I think for me though the real interest in the creole are the Taino words.
Translating works for bilingual or translator characters but it can get clunky really quickly. And trying to use it for anything more than one scene takes the risk that the constant conceit of translation ends up taking over the plot, if not in reality than at the least in terms of having to think about it all the time.

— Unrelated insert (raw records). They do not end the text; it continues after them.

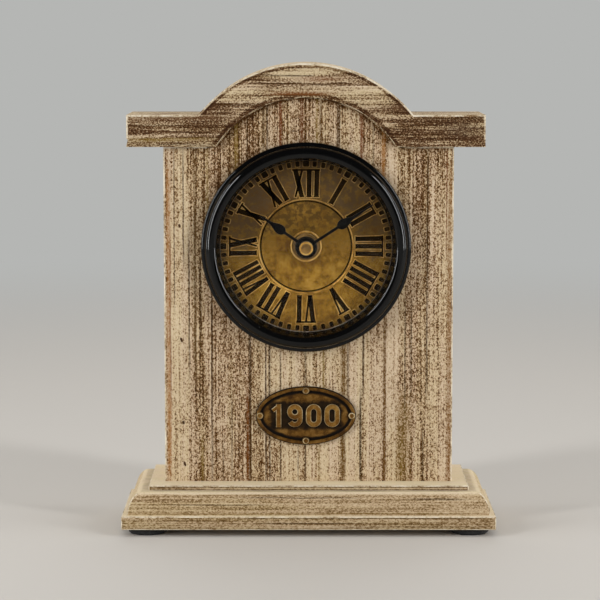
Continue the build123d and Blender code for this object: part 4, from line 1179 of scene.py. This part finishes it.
def figureNought(look):
    bm = bmesh.new()
    low, high = bowlCentres(look)
    section = penMove(bm, penProfile(bm, look["bowl"], low, look), 0, high - low)
    section = penTurn(bm, section, (0, high), -180)
    section = penMove(bm, section, 0, low - high)
    penTurn(bm, section, (0, low), -180)
    return bm


def plateNumber(look):
    # the number 1900 in raised strokes, their chamfered edges in pale brass as a painted highlight
    low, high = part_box("year_plate")
    bm = bmesh.new()
    figures = [(figureOne, -12.1), (figureNine, -4.9), (figureNought, 3.5), (figureNought, 11.7)]
    for figure, x in figures:
        part = figure(look)
        weld(part)
        bmesh.ops.holes_fill(part, edges=part.edges[:], sides=8)
        faceOutwards(part)
        for face in part.faces:
            # painted highlight: every face but the flat front takes the pale brass
            face.material_index = 0 if face.normal.y < -0.98 else 1
        moveBy(part, part.verts, ((low.x + high.x) / 2 + x * mm, low.y + look["fieldDepth"],
                                  (low.z + high.z - look["tall"]) / 2))
        joinTo(bm, part)
    return finishPiece("plate_number", bm, ["plateFace", "paleBrass"], "case", (), 30)


def pinHeads(head):
    low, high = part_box("plate_pins")
    bm = bmesh.new()
    seat = low.y + 1.1 * mm
    centreX, centreZ = (low.x + high.x) / 2, (low.z + high.z) / 2
    reachX, reachZ = (high.x - low.x) / 2 - head, (high.z - low.z) / 2 - head
    profile = [(0, 0.35), (0.75, 0.35), (0.95, 0.08), (1.15, 0), (1.4, 0.08), (1.6, 0.35)]      # mm
    points = [(radius * mm, low.y + depth * mm) for radius, depth in profile]
    points += [(head, seat), (0.5 * mm, seat), (0.5 * mm, high.y), (0, high.y)]
    for x, z in ((0, reachZ), (0, -reachZ), (-reachX, 0), (reachX, 0)):
        part = turned(points, 32, (0, 0, 0))
        faceOutwards(part)
        # painted highlight on the crest ring in pale brass, painted shade in dark brass round its outside
        markFaces(part, lambda reach, y: 2 if mm < reach < 1.4 * mm else 1 if reach < mm else 0, Vector())
        moveBy(part, part.verts, (centreX + x, 0, centreZ + z))
        joinTo(bm, part)
    return finishPiece("pin_heads", bm, ["darkBrass", "plateFace", "paleBrass"], "case",
                       ["plate_pins"], 40)


ovalPlate(plateLook)
plateNumber(plateLook)
pinHeads(1.65 * mm)
print("plate done")


stageLook = {
    "floor": (196, 191, 184), "wall": (181, 182, 180), "wallY": 2.0, "cove": 0.7, "front": -3.0,
    "half": 3.0, "top": 3.0, "near": 0.4, "far": 1.2,
}


def stageFinish(name, look):
    # far behind the clock it glows in its own colour
    tree, shader = startMaterial(name, 0.8)
    x, y, z = axes(tree)
    feed(tree, shader.inputs["Base Color"],
         blend(tree, fade(tree, z, 0.0, look["cove"]), look["floor"], look["wall"]))
    glow = tree.nodes.new("ShaderNodeEmission")
    feed(tree, glow.inputs["Color"], look["wall"])
    path = tree.nodes.new("ShaderNodeLightPath")
    seen = calc(tree, "MAXIMUM", path.outputs["Is Camera Ray"], path.outputs["Is Glossy Ray"])
    seen = calc(tree, "MAXIMUM", seen, path.outputs["Is Transmission Ray"])
    share = product(tree, seen, fade(tree, reachFrom(tree, x, y), look["near"], look["far"]))
    mixShaders(tree, share, shader, glow)


def stageSheet(look):
    # a floor that runs up into a wall
    bm = bmesh.new()
    half, turnY = look["half"], look["wallY"] - look["cove"]
    start = bm.verts.new((-half, look["front"], 0))
    last = lineTo(bm, start, -half, turnY, 0)
    made = bmesh.ops.spin(bm, geom=[last], cent=(-half, turnY, look["cove"]), axis=(1, 0, 0),
                          angle=math.pi / 2, steps=24)
    lineTo(bm, only(made["geom_last"], BMVert)[0], -half, look["wallY"], look["top"])
    made = bmesh.ops.extrude_edge_only(bm, edges=bm.edges[:])["geom"]
    moveBy(bm, only(made, BMVert), (2 * half, 0, 0))
    faceOutwards(bm)
    stageFinish("stage", look)
    sheet = looseObject("stage_sheet", bm, ["stage"])
    smoothFaces(sheet, 180)


lampAim = Vector((0, 0, 0.11))      # half way up the clock


def lamp(name, place, size, power, colour=(1, 1, 1), glossy=True):
    data = bpy.data.lights.new(name, "AREA")
    data.shape = "RECTANGLE"
    data.size, data.size_y = size
    data.energy = power
    data.color = colour
    made = bpy.data.objects.new(name, data)
    bpy.context.scene.collection.objects.link(made)
    made.location = place
    made.rotation_euler = (lampAim - Vector(place)).to_track_quat("-Z", "Y").to_euler()
    made.visible_camera = False      # other views look past the lamps
    made.visible_glossy = glossy


stageSheet(stageLook)
lamp("strip_left", (-0.99, -0.66, 0.42), (0.14, 1.1), 11.9, (0.98, 0.99, 1.0))
lamp("strip_right", (0.99, -0.66, 0.42), (0.14, 1.1), 11.9, (0.98, 0.99, 1.0))
lamp("side_left", (-1.2, 0.0, 0.42), (0.07, 1.0), 4, (0.97, 0.99, 1.0))
lamp("side_right", (1.2, 0.0, 0.42), (0.07, 1.0), 4, (0.97, 0.99, 1.0))
lamp("overhead", (0, 0.2, 1.3), (1.6, 0.8), 6.5, (1.0, 0.985, 0.96), glossy=False)
lamp("kicker", (0, 1.25, 0.9), (1.4, 0.7), 5)

world = bpy.data.worlds.new("room")
bpy.context.scene.world = world
world.use_nodes = True
world.node_tree.nodes["Background"].inputs["Color"].default_value = (0.9, 0.92, 0.95, 1.0)
world.node_tree.nodes["Background"].inputs["Strength"].default_value = 0.07

cameraLook = {"place": (-3.8 * mm, -1047.3 * mm, 223.9 * mm), "pitch": 0.1168, "lens": 141.6, "sensor": 36.0}
cameraData = bpy.data.cameras.new("camera")
cameraData.lens = cameraLook["lens"]
cameraData.sensor_width = cameraLook["sensor"]
camera = bpy.data.objects.new("camera", cameraData)
bpy.context.scene.collection.objects.link(camera)
camera.location = cameraLook["place"]
camera.rotation_euler = (math.pi / 2 - cameraLook["pitch"], 0, 0)
bpy.context.scene.camera = camera
bpy.context.scene.view_settings.view_transform = "Standard"
print("stage, lamps and camera done")
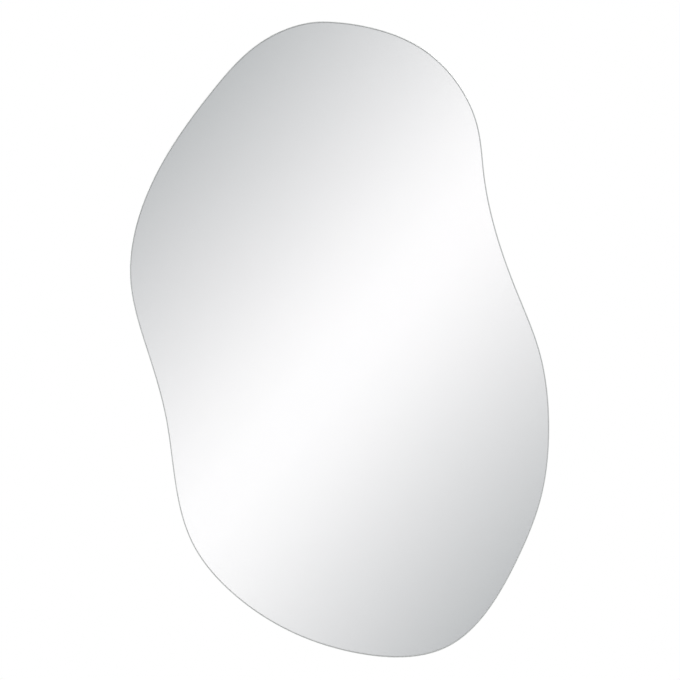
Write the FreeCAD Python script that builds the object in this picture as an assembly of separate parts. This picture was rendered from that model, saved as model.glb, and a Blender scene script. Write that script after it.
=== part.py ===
"""Frameless wall mirror with a free-form pebble outline, in millimetres.

A silvered glass pane with a rounded, polished edge carries its reflective layer, paint and safety film on
the back. Foam tape and mastic bond it to a smaller fibreboard backing board, which holds four two-screw
D-ring hangers (two for upright hanging, two for sideways hanging) and four soft bumpers that meet the wall.

Frame: +Z is up, the mirror faces -Y, and the wall is on the +Y side. The origin is the centre of the
mirror's bounding box. Left and right are as seen from the front.
"""

import FreeCAD
import Part
import math
import os

V = FreeCAD.Vector

# ---- Glass outline: overall size, and the points that a smooth closed curve passes through ----
WIDTH = 600.0
HEIGHT = 910.0
# Clockwise from the top as (x, z). The curve is then stretched and centred to the overall size.
OUTLINE = {
    "crown": (-20.0, 455.0),
    "crown_slope": (58.0, 443.0),
    "right_shoulder": (119.0, 416.0),
    "right_temple": (198.0, 305.0),
    "right_neck": (207.0, 238.0),
    "right_waist": (255.0, 67.0),
    "right_hip_top": (286.0, -15.0),
    "right_hip": (300.0, -121.0),
    "right_hip_foot": (290.0, -221.0),
    "right_flank": (255.0, -314.0),
    "heel": (152.0, -441.0),
    "sole": (20.0, -448.0),
    "left_flank": (-148.0, -368.0),
    "left_ankle": (-209.0, -296.0),
    "left_waist": (-249.0, -113.0),
    "left_hip_foot": (-277.0, -12.0),
    "left_hip": (-300.0, 86.0),
    "left_hip_top": (-283.0, 191.0),
    "left_temple": (-182.0, 357.0),
    "left_shoulder": (-114.0, 425.0),
}
INSET_POINTS = 80  # points that carry a curve set in from the outline
OUTLINE_SAMPLES = 4000  # points traced on the curve to find how far it reaches
IN_PLANE = 0.01  # an edge this near to a plane lies in it
CUT_MARGIN = 1.0  # how far a cutting shape runs past what it cuts

# ---- Glass and the layers on its back ----
GLASS_THICKNESS = 5.0
EDGE_ROUND = 1.2  # radius of the polished front and back corners of the pane
SILVER_THICKNESS = 0.1
PAINT_THICKNESS = 0.1
COATING_INSET = 1.5  # silver and paint stop this far inside the outline
FILM_THICKNESS = 0.2
FILM_INSET = 4.0

# ---- Bond between the film and the board ----
BOND_THICKNESS = 1.6
TAPE_WIDTH = 25.0
TAPE_LENGTH = 420.0
STRIP_SPACING = 90.0  # between strips of tape, and between beads of mastic
TAPE_COUNT = 4
BEAD_WIDTH = 14.0
BEAD_LENGTH = 470.0
BEAD_COUNT = 3

# ---- Backing board ----
BOARD_THICKNESS = 12.0
BOARD_INSET = 45.0
BOARD_ROUND = 3.0  # radius routed on the rear edge
BOARD_BREAK = 0.8  # small radius sanded on the front edge

# ---- D-ring hangers: a folded strap, a wire ring and two pan-head screws ----
STRAP_SHEET = 1.0
STRAP_WIDTH = 14.0
PLY_GAP = 0.1  # left between the two layers of the folded strap
RAMP_ANGLE = 20.0  # slope of the outer layer as it leaves the barrel, in degrees
RAMP_BEND = 2.0  # centreline radius where that slope flattens
FIRST_HOLE = 25.0  # from the ring's pivot to the nearer screw
HOLE_PITCH = 20.0
STRAP_END = 7.0  # from the farther screw to the rounded end
HOLE_CLEARANCE = 0.2  # radial, screw shank to strap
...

The post next week should be quite long!
Your creole worked for me as well, mainly because I experience something similar on a daily basis. Working for international high tech companies (as I’ve done), one ends up working with a large number of folks who came from other parts of the world. Whether some form of English is their primary language (Australian, Scottish/UK English, etc), or a 2nd or third language (India, Japan, Germany, Denmark, etc), putting all of those people into the same small environment (an office), causes a “creole” (the dreaded TLAs, useful words from other languages, shorthand for the technology, etc) to be developed that baffle people from outside the industry, but allow us to function in, around, and through language and cultural barriers.
So Cat’s experience felt very natural for me.
That’s a good point. I don’t know any of the linguistic breakdowns of Global English (or even what the “technical” term for it is) but it surely is developing into a sort of all purpose trade language whiel continuing to absorb words and phrases from other languages.